[lustre-discuss] Inaccessible directory

Wed Aug 31 09:54:16 PDT 2016

Hello,

We’ve run into a problem where an entire directory on our lustre file system has become inaccessible.  

# mount | grep lustre2
192.52.98.142 at tcp:/hpfs2eg3 on /lustre2 type lustre (rw,flock)
# ls -l /lustre2/mirrors/cpas
ls: cannot access /lustre2/mirrors/cpas: Stale file handle
# ls -l /lustre2/mirrors/
ls: cannot access /lustre2/mirrors/cpas: Stale file handle
4 drwxr-s--- 5 root     g27122      4096 Dec 23  2014 cev-repo/
? d????????? ? ?        ?              ?            ? cpas/
4 drwxrwxr-x 5 root     eg3         4096 Aug 21  2014 sls/

Fortunately, we have a backup of this directory from about a week ago.  However, I would like to figure out how this happened to prevent any further damage.  I’m not sure if we’re dealing with corruption in the LFS, damage to the underlying RAID or something else and I’d appreciate some help figuring this out.  Here’s some info on our lustre servers:

CentOS 6.4 2.6.32-358.23.2.el6_lustre.x86_64
Lustre 2.4.3 (I know - we need to upgrade...)
Hardware RAID 10 MDT (Adaptec 6805Q – SSD’s)
(19x) OSS’s - Hardware RAID 6 OST’s (Adaptec 6445)
1 27TB OST per OSS, ldiskfs
Dual homed via Ethernet and IB

Most Ethernet clients (~50 total) are CentOS 7 using lustre-client-2.8.0-3.10.0_327.13.1.el7.x86_64.x86_64.  Our compute nodes (~400 total) connect over IB and are still CentOS 6 using lustre-client-2.7.0-2.6.32_358.14.1.el6.x86_64.x86_64.

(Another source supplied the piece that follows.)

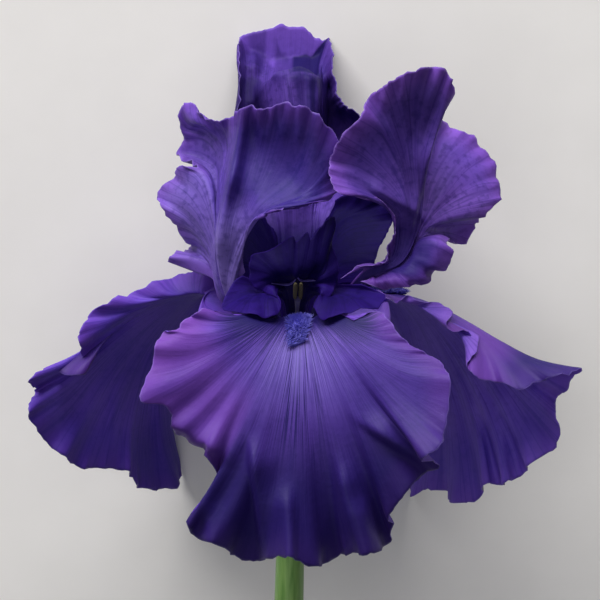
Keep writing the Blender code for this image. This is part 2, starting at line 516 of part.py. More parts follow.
def joined(core, pieces):
    """Joins the pieces that are rooted in a core to it, as one solid."""
    group = bpy.data.collections.new(core.name + "_pieces")
    bpy.context.scene.collection.children.link(group)
    for piece in pieces:
        group.objects.link(piece)
        bpy.context.scene.collection.objects.unlink(piece)
    union = core.modifiers.new("Union", "BOOLEAN")
    union.operation = "UNION"
    union.operand_type = "COLLECTION"
    union.collection = group
    union.solver = "MANIFOLD"
    replace_by_evaluated(core)
    for piece in pieces:
        bpy.data.objects.remove(piece)
    bpy.data.collections.remove(group)
    return core


def pressed(grid, thickness):
    """Presses what would sink below the surface flat upon it."""
    grid[..., 2] = np.maximum(grid[..., 2], thickness / 2 * MM)
    return grid


def smoothed(points, rounds):
    """Evens out a line of points, with its two ends kept."""
    points = points.copy()
    for _ in range(rounds):
        points[1:-1] = (points[:-2] + 2 * points[1:-1] + points[2:]) / 4
    return points


def claw_points(azimuth, rim_out, rim_half, count):
    """The places of the veins on the rim, in order across the claw."""
    return [
        flower_point(azimuth, place * rim_half, rim_out, RIM_HEIGHT + SEAT_GAP)
        for place in np.linspace(-1.0, 1.0, count)
    ]


def fall_veins(name):
    """Veins that rise over the claw, arch and hang to the margin."""
    azimuth = FALL_AZIMUTHS[name]
    margin = seen(FALL_MARGINS[name])
    even_margin = smoothed(margin, LOBE_SMOOTHING)
    waist = flower_point(azimuth, 0.0, FALL_WAIST_OUT, FALL_WAIST_HEIGHT)
    rims = claw_points(azimuth, FALL_RIM_OUT, FALL_RIM_HALF, len(margin))
    rise = flower_vector(azimuth, 0.0, FALL_RISE_OUT, FALL_RISE_HEIGHT)
    swell = flower_vector(azimuth, 0.0, FALL_SWELL_OUT, FALL_SWELL_HEIGHT)
    share = np.linspace(0.0, 1.0, 8)[:, None]
    veins = []
    for k, place in enumerate(np.linspace(-1.0, 1.0, len(margin))):
        trough = FALL_WAIST_TROUGH * place * place
        start = waist + flower_vector(azimuth, place * FALL_WAIST_HALF, 0.0, trough)
        end = even_margin[k]
        length = np.linalg.norm(end - start)
        first = start + rise * length
        second = end + (start - end) * FALL_HANG + swell * length
        arch = (
            start * (1 - share) ** 3 + 3 * first * share * (1 - share) ** 2
            + 3 * second * share ** 2 * (1 - share) + end * share ** 3
        )
        onward = np.gradient(arch, axis=0)
        onward /= np.linalg.norm(onward, axis=1)[:, None]
        lobe = np.dot(margin[k] - end, onward[-1])
        wave = margin[k] - end - lobe * onward[-1]
        arch = arch + lobe * onward * share ** LOBE_FADE + wave * share ** WAVE_FADE
        veins.append(np.vstack([rims[k], arch]))
    return veins


def standard_veins(name):
    """Veins that go up the claw, through its waist and over the blade to the margin."""
    azimuth = STANDARD_AZIMUTHS[name]
    chosen = STANDARD_VEINS[name]
    rims = claw_points(azimuth, STANDARD_RIM_OUT, STANDARD_RIM_HALF, len(chosen))
    middle, reach = (np.array(reading, float) for reading in STANDARD_WAISTS[name])
    places = np.linspace(-1.0, 1.0, len(chosen))
    waists = [seen(middle + reach * place) for place in places]
    return [np.vstack([rims[k], waists[k], seen(chosen[k])]) for k in range(len(chosen))]


def frilled(grid):
    """Gives the margin fine teeth, and waves that fade in over the last rows of faces."""
    columns = np.arange(grid.shape[1])[:, None]
    onward = grid[-1] - grid[-2]
    onward /= np.linalg.norm(onward, axis=1)[:, None]
    across = np.gradient(grid[-1], axis=0)
    normal = np.cross(across, onward)
    normal /= np.linalg.norm(normal, axis=1)[:, None]
    teeth = FRILL_TOOTH * (np.sin(2.4 * columns) + np.sin(5.1 * columns + 1.0)) / 2
    waves = FRILL_WAVE * np.sin(1.9 * columns)
    grid[-1] += onward * teeth + normal * waves
    grid[-2] += normal * waves * FRILL_FADE
    return grid


def folded(name, grid):
    """Lifts the sheet on the right hand of each of its folds, as the fold runs."""
    for start, end, reach, height, edge in FOLDS.get(name, ()):
        start = np.array(start, float)
        run = np.array(end, float) - start
        away = grid[..., :2] - start
        share = np.clip(away @ run / (run @ run), 0.0, 1.0)
        gap = np.linalg.norm(away - share[..., None] * run, axis=-1)
        side = (away[..., 0] * run[1] - away[..., 1] * run[0]) / np.linalg.norm(run)
        grid[..., 2] += height * np.exp(-(gap / reach) ** 2) * (1.0 + np.tanh(side / edge)) / 2
    return grid


def petal(name, veins, look):
    columns, rows = PETAL_GRIDS[name]
    grid = frilled(folded(name, blade(veins, np.linspace(0.0, 1.0, rows + 1), columns)))
    return sheet_object(name, pressed(laid(grid), PETAL_THICK), PETAL_THICK, look)


def style_front_veins():
    """Veins that rise on the foot, pass the neck and spread into wings and crests."""
    veins = []
    for place, points in zip(np.linspace(-1.0, 1.0, len(STYLE_FRONT_VEINS)), STYLE_FRONT_VEINS):
        side = place * STYLE_FOOT_HALF
        foot = flower_point(0.0, side, STYLE_FOOT_OUT, STYLE_FOOT_HEIGHT)
        neck = flower_point(0.0, 1.6 * side, *STYLE_FRONT_NECK)
        veins.append(np.vstack([foot, neck, [flower_point(0.0, *point) for point in points]]))
    return veins


def style_right_veins():
    veins = []
    for place, points in zip(np.linspace(-1.0, 1.0, len(STYLE_REAR_VEINS)), STYLE_REAR_VEINS):
        side = place * STYLE_FOOT_HALF
        foot = flower_point(120.0, side, STYLE_FOOT_OUT, STYLE_FOOT_HEIGHT)
        veins.append(np.vstack([foot, seen(points)]))
    return veins


def mirrored(veins):
    """The same veins on the other side of the flower's axis."""
    middle = np.array((2.0 * AXIS_ACROSS, 0.0, 0.0))
    return [vein * np.array((-1.0, 1.0, 1.0)) + middle for vein in reversed(veins)]


def style_arm(name, veins, counts, look):
    columns, rows = counts
    grid = laid(blade(veins, np.linspace(0.0, 1.0, rows + 1), columns))
    return sheet_object(name, pressed(grid, STYLE_THICK), STYLE_THICK, look)


def style_arms(look):
    style_arm("style_front", style_front_veins(), STYLE_FRONT_GRID, look)
    style_arm("style_right", style_right_veins(), STYLE_REAR_GRID, look)
    style_arm("style_left", mirrored(style_right_veins()), STYLE_REAR_GRID, look)


def bract(name, look):
    """A papery bract that wraps the ovary and narrows to a tip."""
    azimuth, base, tip, wrap, out = BRACTS[name]
    grid = np.empty((BRACT_ROWS + 1, BRACT_COLUMNS + 1, 3))
    for row in range(BRACT_ROWS + 1):
        share = row / BRACT_ROWS
        reach = wrap * math.sqrt(1.0 - share ** BRACT_TAPER) + BRACT_TIP_ANGLE
        height = base + (tip - base) * share
        for column in range(BRACT_COLUMNS + 1):
            swing = reach * (2.0 * column / BRACT_COLUMNS - 1.0)
            grid[row, column] = flower_point(azimuth + swing, 0.0, out, height)
    return sheet_object(name, laid(grid), BRACT_THICK, look)


def ovary_tube(look):
    """The ribbed ovary, and above it the tube that widens to the rim."""
    rings = []
    for height, radius in OVARY_PROFILE:
        belly = max(0.0, 1.0 - abs(height - OVARY_MIDDLE) / OVARY_REACH)
        ring = []
        for k in range(OVARY_SIDES):
            azimuth = 360.0 * k / OVARY_SIDES
            rib = math.cos(math.radians(OVARY_RIBS * azimuth))
            swollen = radius * (1.0 + OVARY_RIB_DEPTH * belly * rib)
            ring.append(flower_point(azimuth, 0.0, swollen, height))
        rings.append(ring)
    return ring_solid("ovary_tube", rings, look)


def stem(look):
    rings = []
    for share in np.linspace(0.0, 1.0, STEM_LENGTHS + 1):
        height = STEM_TOP + (STEM_END - STEM_TOP) * share
        radius = STEM_RADIUS + (STEM_END_RADIUS - STEM_RADIUS) * share
        azimuths = [360.0 * k / STEM_SIDES for k in range(STEM_SIDES)]
        rings.append([flower_point(azimuth, 0.0, radius, height) for azimuth in azimuths])
    return ring_solid("stem", rings, look)


def stamen(name, azimuth, look):
    """A filament with its anther, round all along."""
    path = np.array(STAMEN_PATH)
    rings = []
    for (out, height, radius), (run, rise) in zip(path, np.gradient(path[:, :2], axis=0)):
        length = math.hypot(run, rise)
        ring = []
        for k in range(STAMEN_SIDES):
            turn = 2.0 * math.pi * k / STAMEN_SIDES
            lift, side = radius * math.cos(turn) / length, radius * math.sin(turn)
            ring.append(flower_point(azimuth, side, out - rise * lift, height + run * lift))
        rings.append(ring)
    return ring_solid(name, rings, look)


def beard(name, fall, look):
    """A ridge seated along the fall's midrib, with its hairs rooted in it."""
    shares = np.linspace(BEARD_START, BEARD_END, BEARD_ROWS + 1)
    columns = PETAL_GRIDS[fall][0]
    grid = blade(fall_veins(fall), shares, columns)
    middle = grid[:, columns // 2]
    across = grid[:, columns // 2 + 1] - grid[:, columns // 2 - 1]
    across /= np.linalg.norm(across, axis=1)[:, None]
    forward = np.gradient(middle, axis=0)
    forward /= np.linalg.norm(forward, axis=1)[:, None]
    lift = np.cross(forward, across)
    lift /= np.linalg.norm(lift, axis=1)[:, None]
    seat = PETAL_THICK / 2 + SEAT_GAP + 0.1
    rings = []
    for k in range(len(middle)):
        taper = math.sin(math.pi * (0.12 + 0.76 * k / BEARD_ROWS)) ** 0.6
        ring = []
        for j in range(BEARD_SIDES):
            turn = 2.0 * math.pi * j / BEARD_SIDES
            side = BEARD_HALF_WIDTH * taper * math.cos(turn)
            rise = seat + BEARD_RISE * taper * (1.0 + math.sin(turn)) / 2
            ring.append(middle[k] + across[k] * side + lift[k] * rise)
        rings.append(ring)
    ridge = ring_solid(name, rings, look)
    chance = random.Random(BEARD_SEED)
    hairs = []
    for _ in range(BEARD_HAIRS):
        place = chance.uniform(0.3, BEARD_ROWS - 0.3)
        row, part_way = int(place), place - int(place)
        side = chance.uniform(-0.6, 0.6) * BEARD_HALF_WIDTH
        lean_side = side / BEARD_HALF_WIDTH + chance.uniform(-HAIR_SPREAD, HAIR_SPREAD)
        lean_on = 0.3 + chance.uniform(-HAIR_SPREAD, HAIR_SPREAD)
        root = middle[row] * (1 - part_way) + middle[row + 1] * part_way
        root = root + across[row] * side + lift[row] * (seat + BEARD_RISE * 0.75 - HAIR_SINK)
        heading = lift[row] + across[row] * lean_side * 0.7 + forward[row] * lean_on
        heading /= np.linalg.norm(heading)
        hairs.append(hair(root, heading, HAIR_LENGTH * chance.uniform(0.8, 1.1), look))
    return joined(ridge, hairs)


def hair(root, heading, length, look):
    """A three-sided needle from its root towards its tip."""
    foot, tip = (Vector(point) for point in laid(np.array([root, root + heading * length])))
    mesh = bmesh.new()
    bmesh.ops.create_cone(
        mesh, cap_ends=True, segments=3, radius1=HAIR_RADIUS * MM, radius2=0.0,
        depth=(tip - foot).length,
    )
    turn = (tip - foot).to_track_quat("Z", "Y").to_matrix()
    bmesh.ops.rotate(mesh, verts=mesh.verts, matrix=turn)
    bmesh.ops.translate(mesh, verts=mesh.verts, vec=(foot + tip) / 2)
    return mesh_object("hair", mesh, look)


def main():
    clear_scene()
    violet = material("blue_violet_petal", (0.045, 0.018, 0.20), 0.55)
    violet_style = material("dark_violet_style", (0.035, 0.014, 0.15), 0.5)
    beard_blue = material("blue_beard", (0.06, 0.06, 0.32), 0.8)
    green = material("green_stem", (0.16, 0.30, 0.08), 0.5)
    papery = material("papery_bract", (0.30, 0.32, 0.14), 0.7)
    tan = material("tan_anther", (0.34, 0.27, 0.12), 0.7)
    for fall, azimuth in FALL_AZIMUTHS.items():
        petal(fall, fall_veins(fall), violet)
        beard(fall.replace("fall", "beard"), fall, beard_blue)
        stamen(fall.replace("fall", "stamen"), azimuth, tan)
    for standard in STANDARD_AZIMUTHS:
        petal(standard, standard_veins(standard), violet)
    style_arms(violet_style)
    ovary_tube(green)
    stem(green)
    for name in BRACTS:
        bract(name, papery)


if __name__ == "__main__":
    main()
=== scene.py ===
"""The looks of a bearded iris flower that lies on its back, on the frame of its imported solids.

The petals are described as they are seen from the front. A ruler reading (across, up, toward) is
in millimetres from the flower's heart: across to the right, up along the flower, and toward the
eye. Organs that repeat round the flower are described by azimuth, side, out and height instead:
out from the flower's axis and height along it, with azimuth 0 towards the eye.
"""

import math
import random

import bmesh
import bpy
import numpy as np
from mathutils import Matrix, Vector

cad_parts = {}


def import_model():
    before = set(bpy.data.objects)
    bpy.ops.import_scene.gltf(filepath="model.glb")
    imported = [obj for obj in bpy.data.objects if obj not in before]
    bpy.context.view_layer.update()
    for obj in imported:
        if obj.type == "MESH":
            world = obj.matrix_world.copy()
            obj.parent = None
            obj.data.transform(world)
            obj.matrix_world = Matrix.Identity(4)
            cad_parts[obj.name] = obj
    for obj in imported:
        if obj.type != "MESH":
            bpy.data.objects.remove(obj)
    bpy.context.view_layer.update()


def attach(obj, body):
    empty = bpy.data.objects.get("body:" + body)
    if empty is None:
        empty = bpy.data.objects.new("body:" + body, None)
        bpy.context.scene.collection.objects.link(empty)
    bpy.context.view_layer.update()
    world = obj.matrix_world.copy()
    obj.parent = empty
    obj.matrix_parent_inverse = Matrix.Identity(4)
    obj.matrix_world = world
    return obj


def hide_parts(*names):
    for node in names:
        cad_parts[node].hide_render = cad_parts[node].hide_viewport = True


# Millimetres to metres
MM = 0.001

# The eye that the ruler readings are taken from, and how far above the flower's level it looks
EYE_DISTANCE = 900.0
VIEW_LIFT = math.radians(12.0)
# The surface that the flower lies on: its lean, its depth behind the heart, and the part's origin
LEAN = math.radians(7.5)
FLOOR_DEPTH = 59.2
PLACE_ACROSS = -1.8
PLACE_UP = 23.7

# Fresh tissue thins towards its margins, so the sheets are thinner than the solids
PETAL_SHEET = 0.4
STYLE_SHEET = 0.45
BRACT_SHEET = 0.35
# The share of its thickness that a sheet has at its margin, and how far in it is full
EDGE_SHARE = 0.3
EDGE_TAPER = 2.0

# Faces along and across each sheet
PETAL_FACES = (110, 230)
STYLE_FRONT_FACES = (60, 150)
STYLE_REAR_FACES = (60, 90)
BRACT_FACES = (60, 60)

# How finely a vein's length is measured, at each of its points
CURVE_STEPS = 24

# The rim of the perianth tube, on which all petals and organs are seated
RIM_HEIGHT = -14.0
SEAT_GAP = 0.3
AXIS_ACROSS = -0.4
STEM_DRIFT = 0.026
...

The lustre server hardware is about 4 years old now.  All RAID arrays are reported as healthy.  Searched JIRA and the mailing lists and couldn’t find anything related.  This sounded close at first:

https://jira.hpdd.intel.com/browse/LU-3550

But, as shown above, the issue shows up on a native lustre client, not an NFS export.  We are exporting this LFS via SMB but I don’t think that’s related.  

I think the next step is to run an e2fsck but we haven’t done that yet and would appreciate advise on stepping through this.  

Thanks,
Darby